== Supplied information
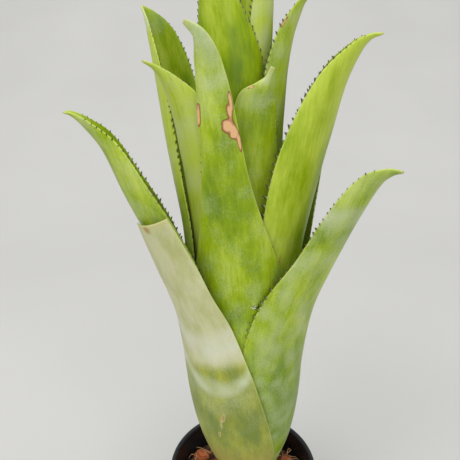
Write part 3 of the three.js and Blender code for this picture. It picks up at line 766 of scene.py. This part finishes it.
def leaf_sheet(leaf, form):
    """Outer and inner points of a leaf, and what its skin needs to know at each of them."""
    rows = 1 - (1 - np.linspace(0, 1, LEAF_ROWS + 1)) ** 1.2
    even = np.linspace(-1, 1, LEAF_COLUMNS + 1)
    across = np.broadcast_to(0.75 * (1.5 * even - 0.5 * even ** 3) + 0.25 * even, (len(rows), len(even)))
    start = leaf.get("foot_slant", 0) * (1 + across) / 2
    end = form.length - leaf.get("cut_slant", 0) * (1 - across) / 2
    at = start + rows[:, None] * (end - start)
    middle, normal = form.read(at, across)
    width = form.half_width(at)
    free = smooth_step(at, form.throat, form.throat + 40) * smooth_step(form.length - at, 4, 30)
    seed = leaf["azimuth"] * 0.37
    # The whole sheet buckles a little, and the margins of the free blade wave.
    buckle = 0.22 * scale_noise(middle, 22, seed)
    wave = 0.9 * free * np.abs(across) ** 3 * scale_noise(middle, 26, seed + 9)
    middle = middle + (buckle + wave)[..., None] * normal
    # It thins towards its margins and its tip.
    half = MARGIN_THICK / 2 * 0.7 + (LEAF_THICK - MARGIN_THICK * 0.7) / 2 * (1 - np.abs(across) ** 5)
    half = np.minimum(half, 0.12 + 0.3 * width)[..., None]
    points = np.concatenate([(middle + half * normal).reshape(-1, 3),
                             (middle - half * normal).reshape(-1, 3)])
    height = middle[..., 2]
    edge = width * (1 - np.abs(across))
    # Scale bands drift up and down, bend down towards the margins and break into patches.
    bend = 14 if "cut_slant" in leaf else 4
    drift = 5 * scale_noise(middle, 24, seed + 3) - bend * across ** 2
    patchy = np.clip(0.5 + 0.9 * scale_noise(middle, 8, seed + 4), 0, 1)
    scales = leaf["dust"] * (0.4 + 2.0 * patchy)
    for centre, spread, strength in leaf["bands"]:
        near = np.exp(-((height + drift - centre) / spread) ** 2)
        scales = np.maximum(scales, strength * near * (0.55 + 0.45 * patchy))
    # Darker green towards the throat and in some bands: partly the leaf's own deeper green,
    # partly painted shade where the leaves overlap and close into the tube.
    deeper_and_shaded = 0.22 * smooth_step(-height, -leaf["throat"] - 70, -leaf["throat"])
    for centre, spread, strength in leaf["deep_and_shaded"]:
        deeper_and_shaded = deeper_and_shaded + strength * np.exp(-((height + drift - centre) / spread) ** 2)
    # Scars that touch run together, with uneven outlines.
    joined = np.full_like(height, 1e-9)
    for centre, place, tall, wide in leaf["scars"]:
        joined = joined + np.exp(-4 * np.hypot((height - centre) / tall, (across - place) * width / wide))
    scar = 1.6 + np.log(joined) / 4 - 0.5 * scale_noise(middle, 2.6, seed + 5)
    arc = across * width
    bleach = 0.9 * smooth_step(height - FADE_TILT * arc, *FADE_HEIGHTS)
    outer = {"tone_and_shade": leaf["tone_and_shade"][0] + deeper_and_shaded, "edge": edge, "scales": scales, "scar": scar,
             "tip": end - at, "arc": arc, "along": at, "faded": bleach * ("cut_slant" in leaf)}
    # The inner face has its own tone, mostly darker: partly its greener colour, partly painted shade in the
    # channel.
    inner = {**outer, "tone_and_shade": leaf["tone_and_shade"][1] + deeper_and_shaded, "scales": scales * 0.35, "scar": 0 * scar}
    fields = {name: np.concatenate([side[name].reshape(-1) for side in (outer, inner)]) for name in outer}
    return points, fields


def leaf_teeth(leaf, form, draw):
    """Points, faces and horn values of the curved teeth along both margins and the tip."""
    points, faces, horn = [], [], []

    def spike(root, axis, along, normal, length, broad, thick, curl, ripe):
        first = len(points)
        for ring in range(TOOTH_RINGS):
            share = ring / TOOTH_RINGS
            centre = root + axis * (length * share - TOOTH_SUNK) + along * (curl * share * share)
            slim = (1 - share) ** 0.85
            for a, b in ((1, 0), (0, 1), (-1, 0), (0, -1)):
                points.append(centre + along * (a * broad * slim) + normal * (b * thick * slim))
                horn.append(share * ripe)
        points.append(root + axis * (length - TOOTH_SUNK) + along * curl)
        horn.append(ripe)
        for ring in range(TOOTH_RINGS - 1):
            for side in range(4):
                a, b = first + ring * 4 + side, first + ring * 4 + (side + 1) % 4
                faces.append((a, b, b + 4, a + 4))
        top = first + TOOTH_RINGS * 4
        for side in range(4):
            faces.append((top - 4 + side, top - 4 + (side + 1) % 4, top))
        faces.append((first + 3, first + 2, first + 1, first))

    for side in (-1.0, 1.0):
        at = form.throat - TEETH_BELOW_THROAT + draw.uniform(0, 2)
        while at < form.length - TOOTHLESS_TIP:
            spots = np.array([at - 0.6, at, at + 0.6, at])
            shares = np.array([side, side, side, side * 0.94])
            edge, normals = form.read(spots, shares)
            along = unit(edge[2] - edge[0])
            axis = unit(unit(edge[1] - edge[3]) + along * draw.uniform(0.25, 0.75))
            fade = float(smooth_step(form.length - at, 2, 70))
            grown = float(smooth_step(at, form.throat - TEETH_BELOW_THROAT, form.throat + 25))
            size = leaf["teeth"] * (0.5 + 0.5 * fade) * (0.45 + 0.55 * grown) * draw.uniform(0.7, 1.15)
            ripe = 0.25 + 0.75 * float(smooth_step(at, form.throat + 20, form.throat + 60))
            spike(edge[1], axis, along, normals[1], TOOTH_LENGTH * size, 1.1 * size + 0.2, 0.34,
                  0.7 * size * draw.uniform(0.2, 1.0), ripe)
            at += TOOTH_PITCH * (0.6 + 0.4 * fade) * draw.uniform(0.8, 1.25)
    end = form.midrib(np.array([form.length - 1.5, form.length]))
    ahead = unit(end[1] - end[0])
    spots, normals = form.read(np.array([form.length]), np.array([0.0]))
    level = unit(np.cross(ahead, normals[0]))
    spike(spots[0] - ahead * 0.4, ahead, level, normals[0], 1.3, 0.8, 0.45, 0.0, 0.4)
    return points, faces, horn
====
Aim: Output the full listing exactly as it stands.

Exercise output:
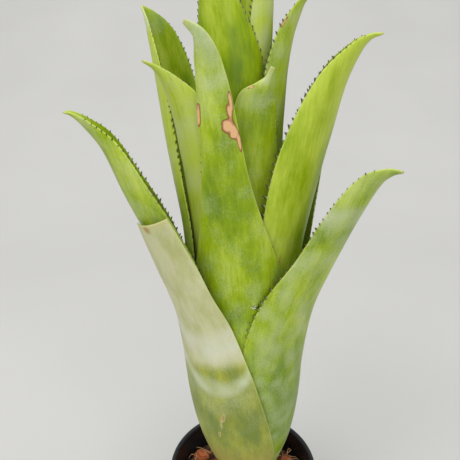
Write part 3 of the three.js and Blender code for this picture. It picks up at line 766 of scene.py. This part finishes it.
def leaf_sheet(leaf, form):
    """Outer and inner points of a leaf, and what its skin needs to know at each of them."""
    rows = 1 - (1 - np.linspace(0, 1, LEAF_ROWS + 1)) ** 1.2
    even = np.linspace(-1, 1, LEAF_COLUMNS + 1)
    across = np.broadcast_to(0.75 * (1.5 * even - 0.5 * even ** 3) + 0.25 * even, (len(rows), len(even)))
    start = leaf.get("foot_slant", 0) * (1 + across) / 2
    end = form.length - leaf.get("cut_slant", 0) * (1 - across) / 2
    at = start + rows[:, None] * (end - start)
    middle, normal = form.read(at, across)
    width = form.half_width(at)
    free = smooth_step(at, form.throat, form.throat + 40) * smooth_step(form.length - at, 4, 30)
    seed = leaf["azimuth"] * 0.37
    # The whole sheet buckles a little, and the margins of the free blade wave.
    buckle = 0.22 * scale_noise(middle, 22, seed)
    wave = 0.9 * free * np.abs(across) ** 3 * scale_noise(middle, 26, seed + 9)
    middle = middle + (buckle + wave)[..., None] * normal
    # It thins towards its margins and its tip.
    half = MARGIN_THICK / 2 * 0.7 + (LEAF_THICK - MARGIN_THICK * 0.7) / 2 * (1 - np.abs(across) ** 5)
    half = np.minimum(half, 0.12 + 0.3 * width)[..., None]
    points = np.concatenate([(middle + half * normal).reshape(-1, 3),
                             (middle - half * normal).reshape(-1, 3)])
    height = middle[..., 2]
    edge = width * (1 - np.abs(across))
    # Scale bands drift up and down, bend down towards the margins and break into patches.
    bend = 14 if "cut_slant" in leaf else 4
    drift = 5 * scale_noise(middle, 24, seed + 3) - bend * across ** 2
    patchy = np.clip(0.5 + 0.9 * scale_noise(middle, 8, seed + 4), 0, 1)
    scales = leaf["dust"] * (0.4 + 2.0 * patchy)
    for centre, spread, strength in leaf["bands"]:
        near = np.exp(-((height + drift - centre) / spread) ** 2)
        scales = np.maximum(scales, strength * near * (0.55 + 0.45 * patchy))
    # Darker green towards the throat and in some bands: partly the leaf's own deeper green,
    # partly painted shade where the leaves overlap and close into the tube.
    deeper_and_shaded = 0.22 * smooth_step(-height, -leaf["throat"] - 70, -leaf["throat"])
    for centre, spread, strength in leaf["deep_and_shaded"]:
        deeper_and_shaded = deeper_and_shaded + strength * np.exp(-((height + drift - centre) / spread) ** 2)
    # Scars that touch run together, with uneven outlines.
    joined = np.full_like(height, 1e-9)
    for centre, place, tall, wide in leaf["scars"]:
        joined = joined + np.exp(-4 * np.hypot((height - centre) / tall, (across - place) * width / wide))
    scar = 1.6 + np.log(joined) / 4 - 0.5 * scale_noise(middle, 2.6, seed + 5)
    arc = across * width
    bleach = 0.9 * smooth_step(height - FADE_TILT * arc, *FADE_HEIGHTS)
    outer = {"tone_and_shade": leaf["tone_and_shade"][0] + deeper_and_shaded, "edge": edge, "scales": scales, "scar": scar,
             "tip": end - at, "arc": arc, "along": at, "faded": bleach * ("cut_slant" in leaf)}
    # The inner face has its own tone, mostly darker: partly its greener colour, partly painted shade in the
    # channel.
    inner = {**outer, "tone_and_shade": leaf["tone_and_shade"][1] + deeper_and_shaded, "scales": scales * 0.35, "scar": 0 * scar}
    fields = {name: np.concatenate([side[name].reshape(-1) for side in (outer, inner)]) for name in outer}
    return points, fields


def leaf_teeth(leaf, form, draw):
    """Points, faces and horn values of the curved teeth along both margins and the tip."""
    points, faces, horn = [], [], []

    def spike(root, axis, along, normal, length, broad, thick, curl, ripe):
        first = len(points)
        for ring in range(TOOTH_RINGS):
            share = ring / TOOTH_RINGS
            centre = root + axis * (length * share - TOOTH_SUNK) + along * (curl * share * share)
            slim = (1 - share) ** 0.85
            for a, b in ((1, 0), (0, 1), (-1, 0), (0, -1)):
                points.append(centre + along * (a * broad * slim) + normal * (b * thick * slim))
                horn.append(share * ripe)
        points.append(root + axis * (length - TOOTH_SUNK) + along * curl)
        horn.append(ripe)
        for ring in range(TOOTH_RINGS - 1):
            for side in range(4):
                a, b = first + ring * 4 + side, first + ring * 4 + (side + 1) % 4
                faces.append((a, b, b + 4, a + 4))
        top = first + TOOTH_RINGS * 4
        for side in range(4):
            faces.append((top - 4 + side, top - 4 + (side + 1) % 4, top))
        faces.append((first + 3, first + 2, first + 1, first))

    for side in (-1.0, 1.0):
        at = form.throat - TEETH_BELOW_THROAT + draw.uniform(0, 2)
        while at < form.length - TOOTHLESS_TIP:
            spots = np.array([at - 0.6, at, at + 0.6, at])
            shares = np.array([side, side, side, side * 0.94])
            edge, normals = form.read(spots, shares)
            along = unit(edge[2] - edge[0])
            axis = unit(unit(edge[1] - edge[3]) + along * draw.uniform(0.25, 0.75))
            fade = float(smooth_step(form.length - at, 2, 70))
            grown = float(smooth_step(at, form.throat - TEETH_BELOW_THROAT, form.throat + 25))
            size = leaf["teeth"] * (0.5 + 0.5 * fade) * (0.45 + 0.55 * grown) * draw.uniform(0.7, 1.15)
            ripe = 0.25 + 0.75 * float(smooth_step(at, form.throat + 20, form.throat + 60))
            spike(edge[1], axis, along, normals[1], TOOTH_LENGTH * size, 1.1 * size + 0.2, 0.34,
                  0.7 * size * draw.uniform(0.2, 1.0), ripe)
            at += TOOTH_PITCH * (0.6 + 0.4 * fade) * draw.uniform(0.8, 1.25)
    end = form.midrib(np.array([form.length - 1.5, form.length]))
    ahead = unit(end[1] - end[0])
    spots, normals = form.read(np.array([form.length]), np.array([0.0]))
    level = unit(np.cross(ahead, normals[0]))
    spike(spots[0] - ahead * 0.4, ahead, level, normals[0], 1.3, 0.8, 0.45, 0.0, 0.4)
    return points, faces, horn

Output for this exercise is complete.